↓

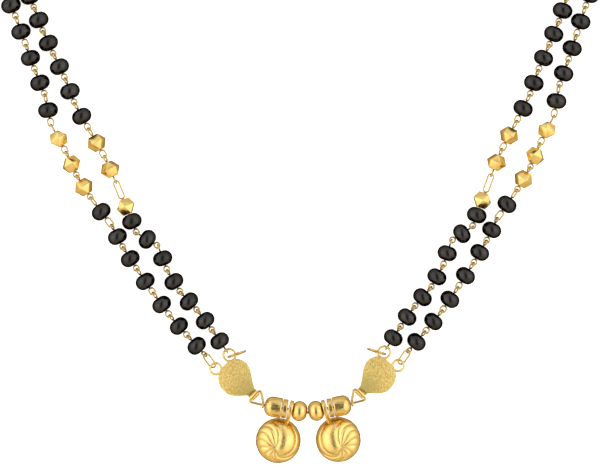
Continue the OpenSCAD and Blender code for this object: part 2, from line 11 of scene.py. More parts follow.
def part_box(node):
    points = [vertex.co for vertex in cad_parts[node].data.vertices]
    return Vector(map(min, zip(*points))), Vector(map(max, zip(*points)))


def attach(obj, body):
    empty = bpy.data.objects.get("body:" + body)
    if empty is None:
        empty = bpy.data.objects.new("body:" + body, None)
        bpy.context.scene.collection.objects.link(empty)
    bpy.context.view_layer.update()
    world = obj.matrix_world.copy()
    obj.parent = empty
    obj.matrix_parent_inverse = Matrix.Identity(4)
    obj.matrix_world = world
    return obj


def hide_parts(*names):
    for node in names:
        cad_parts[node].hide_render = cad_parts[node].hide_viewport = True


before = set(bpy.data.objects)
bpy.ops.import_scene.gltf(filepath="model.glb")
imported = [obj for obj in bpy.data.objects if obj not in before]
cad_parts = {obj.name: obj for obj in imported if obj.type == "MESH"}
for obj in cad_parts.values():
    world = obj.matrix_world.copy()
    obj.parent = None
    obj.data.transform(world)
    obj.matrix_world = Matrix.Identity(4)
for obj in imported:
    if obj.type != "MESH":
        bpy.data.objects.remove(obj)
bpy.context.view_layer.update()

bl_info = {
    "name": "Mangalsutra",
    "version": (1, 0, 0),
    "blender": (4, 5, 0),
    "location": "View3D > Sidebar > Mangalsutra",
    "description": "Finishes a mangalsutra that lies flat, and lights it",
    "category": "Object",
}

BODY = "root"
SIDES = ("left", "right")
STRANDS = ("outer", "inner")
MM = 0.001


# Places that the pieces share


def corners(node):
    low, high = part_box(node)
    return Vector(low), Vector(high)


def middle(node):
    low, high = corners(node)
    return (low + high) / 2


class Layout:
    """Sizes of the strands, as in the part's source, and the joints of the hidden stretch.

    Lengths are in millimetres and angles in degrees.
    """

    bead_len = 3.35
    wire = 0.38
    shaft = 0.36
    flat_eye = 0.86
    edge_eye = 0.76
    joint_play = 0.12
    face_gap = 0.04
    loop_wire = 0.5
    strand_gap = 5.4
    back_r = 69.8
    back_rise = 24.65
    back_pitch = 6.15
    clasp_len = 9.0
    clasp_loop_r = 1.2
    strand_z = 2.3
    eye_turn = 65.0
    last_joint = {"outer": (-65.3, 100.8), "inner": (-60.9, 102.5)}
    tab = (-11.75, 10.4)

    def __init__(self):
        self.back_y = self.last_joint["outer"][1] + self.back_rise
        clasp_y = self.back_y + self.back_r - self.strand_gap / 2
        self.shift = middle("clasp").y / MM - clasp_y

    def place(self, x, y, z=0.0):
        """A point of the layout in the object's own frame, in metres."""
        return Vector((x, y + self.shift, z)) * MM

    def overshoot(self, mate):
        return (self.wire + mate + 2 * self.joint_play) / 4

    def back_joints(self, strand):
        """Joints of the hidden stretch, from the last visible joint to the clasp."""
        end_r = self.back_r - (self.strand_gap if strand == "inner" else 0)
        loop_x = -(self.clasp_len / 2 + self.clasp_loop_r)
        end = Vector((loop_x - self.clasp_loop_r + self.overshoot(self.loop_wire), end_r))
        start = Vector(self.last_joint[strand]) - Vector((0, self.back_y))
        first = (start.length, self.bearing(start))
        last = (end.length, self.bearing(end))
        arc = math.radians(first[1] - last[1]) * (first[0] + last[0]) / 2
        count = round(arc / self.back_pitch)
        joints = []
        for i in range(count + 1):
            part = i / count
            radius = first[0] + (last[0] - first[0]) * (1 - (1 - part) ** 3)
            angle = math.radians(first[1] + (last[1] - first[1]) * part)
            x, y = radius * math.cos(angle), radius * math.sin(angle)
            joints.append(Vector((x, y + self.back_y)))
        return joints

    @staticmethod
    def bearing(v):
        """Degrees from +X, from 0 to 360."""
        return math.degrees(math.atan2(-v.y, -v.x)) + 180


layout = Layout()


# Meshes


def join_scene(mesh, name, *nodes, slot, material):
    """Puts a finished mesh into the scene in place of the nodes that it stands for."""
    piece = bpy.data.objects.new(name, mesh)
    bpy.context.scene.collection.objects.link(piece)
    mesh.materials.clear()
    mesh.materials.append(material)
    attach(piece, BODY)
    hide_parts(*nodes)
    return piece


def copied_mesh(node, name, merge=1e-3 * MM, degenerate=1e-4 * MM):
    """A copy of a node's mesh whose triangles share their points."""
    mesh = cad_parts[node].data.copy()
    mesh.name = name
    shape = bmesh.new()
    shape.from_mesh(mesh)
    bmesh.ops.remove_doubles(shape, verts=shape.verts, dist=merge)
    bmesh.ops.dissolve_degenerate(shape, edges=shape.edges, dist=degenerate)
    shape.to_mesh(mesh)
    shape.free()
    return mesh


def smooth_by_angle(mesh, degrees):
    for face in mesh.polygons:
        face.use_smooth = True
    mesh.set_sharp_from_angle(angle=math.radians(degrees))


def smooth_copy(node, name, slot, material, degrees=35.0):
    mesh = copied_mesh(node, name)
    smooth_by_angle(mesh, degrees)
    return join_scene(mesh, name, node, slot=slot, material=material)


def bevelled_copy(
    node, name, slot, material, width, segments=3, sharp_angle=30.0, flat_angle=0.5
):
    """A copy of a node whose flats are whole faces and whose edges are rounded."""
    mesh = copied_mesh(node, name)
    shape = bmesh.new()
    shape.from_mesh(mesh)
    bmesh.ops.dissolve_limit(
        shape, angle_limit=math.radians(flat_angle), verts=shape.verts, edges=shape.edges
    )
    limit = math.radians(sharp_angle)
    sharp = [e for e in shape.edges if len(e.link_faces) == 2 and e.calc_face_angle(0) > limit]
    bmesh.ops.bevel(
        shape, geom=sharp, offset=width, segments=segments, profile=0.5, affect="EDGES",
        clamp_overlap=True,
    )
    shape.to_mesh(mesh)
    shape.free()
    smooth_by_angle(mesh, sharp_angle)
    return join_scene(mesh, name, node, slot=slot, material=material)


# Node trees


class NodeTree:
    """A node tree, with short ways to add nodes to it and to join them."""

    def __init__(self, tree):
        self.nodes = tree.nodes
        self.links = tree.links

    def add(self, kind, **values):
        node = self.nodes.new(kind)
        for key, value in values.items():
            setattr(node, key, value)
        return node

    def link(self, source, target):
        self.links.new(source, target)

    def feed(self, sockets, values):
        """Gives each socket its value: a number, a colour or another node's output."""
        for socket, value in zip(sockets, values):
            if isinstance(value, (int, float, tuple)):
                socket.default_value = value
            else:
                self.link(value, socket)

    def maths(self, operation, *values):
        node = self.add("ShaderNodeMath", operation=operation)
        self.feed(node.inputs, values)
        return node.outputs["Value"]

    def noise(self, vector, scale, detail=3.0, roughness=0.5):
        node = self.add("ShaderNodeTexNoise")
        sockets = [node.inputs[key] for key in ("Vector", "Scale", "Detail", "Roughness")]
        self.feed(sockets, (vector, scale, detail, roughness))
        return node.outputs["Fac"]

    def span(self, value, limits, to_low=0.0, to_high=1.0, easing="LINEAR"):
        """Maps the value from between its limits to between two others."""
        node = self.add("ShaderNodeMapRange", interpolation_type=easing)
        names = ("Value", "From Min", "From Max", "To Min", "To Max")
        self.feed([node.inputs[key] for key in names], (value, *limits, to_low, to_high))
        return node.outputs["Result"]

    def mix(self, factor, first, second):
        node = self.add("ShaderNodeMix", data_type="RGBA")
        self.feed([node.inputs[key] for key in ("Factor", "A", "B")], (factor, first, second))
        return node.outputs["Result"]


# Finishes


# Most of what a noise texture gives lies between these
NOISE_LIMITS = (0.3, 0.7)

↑

Reproduce every line above without error.

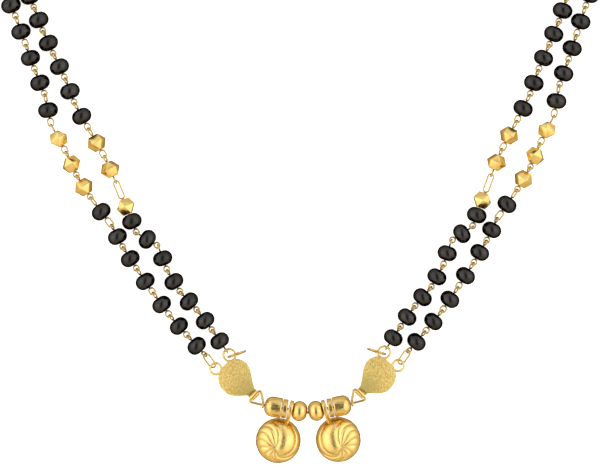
Continue the OpenSCAD and Blender code for this object: part 2, from line 11 of scene.py. More parts follow.
def part_box(node):
    points = [vertex.co for vertex in cad_parts[node].data.vertices]
    return Vector(map(min, zip(*points))), Vector(map(max, zip(*points)))


def attach(obj, body):
    empty = bpy.data.objects.get("body:" + body)
    if empty is None:
        empty = bpy.data.objects.new("body:" + body, None)
        bpy.context.scene.collection.objects.link(empty)
    bpy.context.view_layer.update()
    world = obj.matrix_world.copy()
    obj.parent = empty
    obj.matrix_parent_inverse = Matrix.Identity(4)
    obj.matrix_world = world
    return obj


def hide_parts(*names):
    for node in names:
        cad_parts[node].hide_render = cad_parts[node].hide_viewport = True


before = set(bpy.data.objects)
bpy.ops.import_scene.gltf(filepath="model.glb")
imported = [obj for obj in bpy.data.objects if obj not in before]
cad_parts = {obj.name: obj for obj in imported if obj.type == "MESH"}
for obj in cad_parts.values():
    world = obj.matrix_world.copy()
    obj.parent = None
    obj.data.transform(world)
    obj.matrix_world = Matrix.Identity(4)
for obj in imported:
    if obj.type != "MESH":
        bpy.data.objects.remove(obj)
bpy.context.view_layer.update()

bl_info = {
    "name": "Mangalsutra",
    "version": (1, 0, 0),
    "blender": (4, 5, 0),
    "location": "View3D > Sidebar > Mangalsutra",
    "description": "Finishes a mangalsutra that lies flat, and lights it",
    "category": "Object",
}

BODY = "root"
SIDES = ("left", "right")
STRANDS = ("outer", "inner")
MM = 0.001


# Places that the pieces share


def corners(node):
    low, high = part_box(node)
    return Vector(low), Vector(high)


def middle(node):
    low, high = corners(node)
    return (low + high) / 2


class Layout:
    """Sizes of the strands, as in the part's source, and the joints of the hidden stretch.

    Lengths are in millimetres and angles in degrees.
    """

    bead_len = 3.35
    wire = 0.38
    shaft = 0.36
    flat_eye = 0.86
    edge_eye = 0.76
    joint_play = 0.12
    face_gap = 0.04
    loop_wire = 0.5
    strand_gap = 5.4
    back_r = 69.8
    back_rise = 24.65
    back_pitch = 6.15
    clasp_len = 9.0
    clasp_loop_r = 1.2
    strand_z = 2.3
    eye_turn = 65.0
    last_joint = {"outer": (-65.3, 100.8), "inner": (-60.9, 102.5)}
    tab = (-11.75, 10.4)

    def __init__(self):
        self.back_y = self.last_joint["outer"][1] + self.back_rise
        clasp_y = self.back_y + self.back_r - self.strand_gap / 2
        self.shift = middle("clasp").y / MM - clasp_y

    def place(self, x, y, z=0.0):
        """A point of the layout in the object's own frame, in metres."""
        return Vector((x, y + self.shift, z)) * MM

    def overshoot(self, mate):
        return (self.wire + mate + 2 * self.joint_play) / 4

    def back_joints(self, strand):
        """Joints of the hidden stretch, from the last visible joint to the clasp."""
        end_r = self.back_r - (self.strand_gap if strand == "inner" else 0)
        loop_x = -(self.clasp_len / 2 + self.clasp_loop_r)
        end = Vector((loop_x - self.clasp_loop_r + self.overshoot(self.loop_wire), end_r))
        start = Vector(self.last_joint[strand]) - Vector((0, self.back_y))
        first = (start.length, self.bearing(start))
        last = (end.length, self.bearing(end))
        arc = math.radians(first[1] - last[1]) * (first[0] + last[0]) / 2
        count = round(arc / self.back_pitch)
        joints = []
        for i in range(count + 1):
            part = i / count
            radius = first[0] + (last[0] - first[0]) * (1 - (1 - part) ** 3)
            angle = math.radians(first[1] + (last[1] - first[1]) * part)
            x, y = radius * math.cos(angle), radius * math.sin(angle)
            joints.append(Vector((x, y + self.back_y)))
        return joints

    @staticmethod
    def bearing(v):
        """Degrees from +X, from 0 to 360."""
        return math.degrees(math.atan2(-v.y, -v.x)) + 180


layout = Layout()


# Meshes


def join_scene(mesh, name, *nodes, slot, material):
    """Puts a finished mesh into the scene in place of the nodes that it stands for."""
    piece = bpy.data.objects.new(name, mesh)
    bpy.context.scene.collection.objects.link(piece)
    mesh.materials.clear()
    mesh.materials.append(material)
    attach(piece, BODY)
    hide_parts(*nodes)
    return piece


def copied_mesh(node, name, merge=1e-3 * MM, degenerate=1e-4 * MM):
    """A copy of a node's mesh whose triangles share their points."""
    mesh = cad_parts[node].data.copy()
    mesh.name = name
    shape = bmesh.new()
    shape.from_mesh(mesh)
    bmesh.ops.remove_doubles(shape, verts=shape.verts, dist=merge)
    bmesh.ops.dissolve_degenerate(shape, edges=shape.edges, dist=degenerate)
    shape.to_mesh(mesh)
    shape.free()
    return mesh


def smooth_by_angle(mesh, degrees):
    for face in mesh.polygons:
        face.use_smooth = True
    mesh.set_sharp_from_angle(angle=math.radians(degrees))


def smooth_copy(node, name, slot, material, degrees=35.0):
    mesh = copied_mesh(node, name)
    smooth_by_angle(mesh, degrees)
    return join_scene(mesh, name, node, slot=slot, material=material)


def bevelled_copy(
    node, name, slot, material, width, segments=3, sharp_angle=30.0, flat_angle=0.5
):
    """A copy of a node whose flats are whole faces and whose edges are rounded."""
    mesh = copied_mesh(node, name)
    shape = bmesh.new()
    shape.from_mesh(mesh)
    bmesh.ops.dissolve_limit(
        shape, angle_limit=math.radians(flat_angle), verts=shape.verts, edges=shape.edges
    )
    limit = math.radians(sharp_angle)
    sharp = [e for e in shape.edges if len(e.link_faces) == 2 and e.calc_face_angle(0) > limit]
    bmesh.ops.bevel(
        shape, geom=sharp, offset=width, segments=segments, profile=0.5, affect="EDGES",
        clamp_overlap=True,
    )
    shape.to_mesh(mesh)
    shape.free()
    smooth_by_angle(mesh, sharp_angle)
    return join_scene(mesh, name, node, slot=slot, material=material)


# Node trees


class NodeTree:
    """A node tree, with short ways to add nodes to it and to join them."""

    def __init__(self, tree):
        self.nodes = tree.nodes
        self.links = tree.links

    def add(self, kind, **values):
        node = self.nodes.new(kind)
        for key, value in values.items():
            setattr(node, key, value)
        return node

    def link(self, source, target):
        self.links.new(source, target)

    def feed(self, sockets, values):
        """Gives each socket its value: a number, a colour or another node's output."""
        for socket, value in zip(sockets, values):
            if isinstance(value, (int, float, tuple)):
                socket.default_value = value
            else:
                self.link(value, socket)

    def maths(self, operation, *values):
        node = self.add("ShaderNodeMath", operation=operation)
        self.feed(node.inputs, values)
        return node.outputs["Value"]

    def noise(self, vector, scale, detail=3.0, roughness=0.5):
        node = self.add("ShaderNodeTexNoise")
        sockets = [node.inputs[key] for key in ("Vector", "Scale", "Detail", "Roughness")]
        self.feed(sockets, (vector, scale, detail, roughness))
        return node.outputs["Fac"]

    def span(self, value, limits, to_low=0.0, to_high=1.0, easing="LINEAR"):
        """Maps the value from between its limits to between two others."""
        node = self.add("ShaderNodeMapRange", interpolation_type=easing)
        names = ("Value", "From Min", "From Max", "To Min", "To Max")
        self.feed([node.inputs[key] for key in names], (value, *limits, to_low, to_high))
        return node.outputs["Result"]

    def mix(self, factor, first, second):
        node = self.add("ShaderNodeMix", data_type="RGBA")
        self.feed([node.inputs[key] for key in ("Factor", "A", "B")], (factor, first, second))
        return node.outputs["Result"]


# Finishes


# Most of what a noise texture gives lies between these
NOISE_LIMITS = (0.3, 0.7)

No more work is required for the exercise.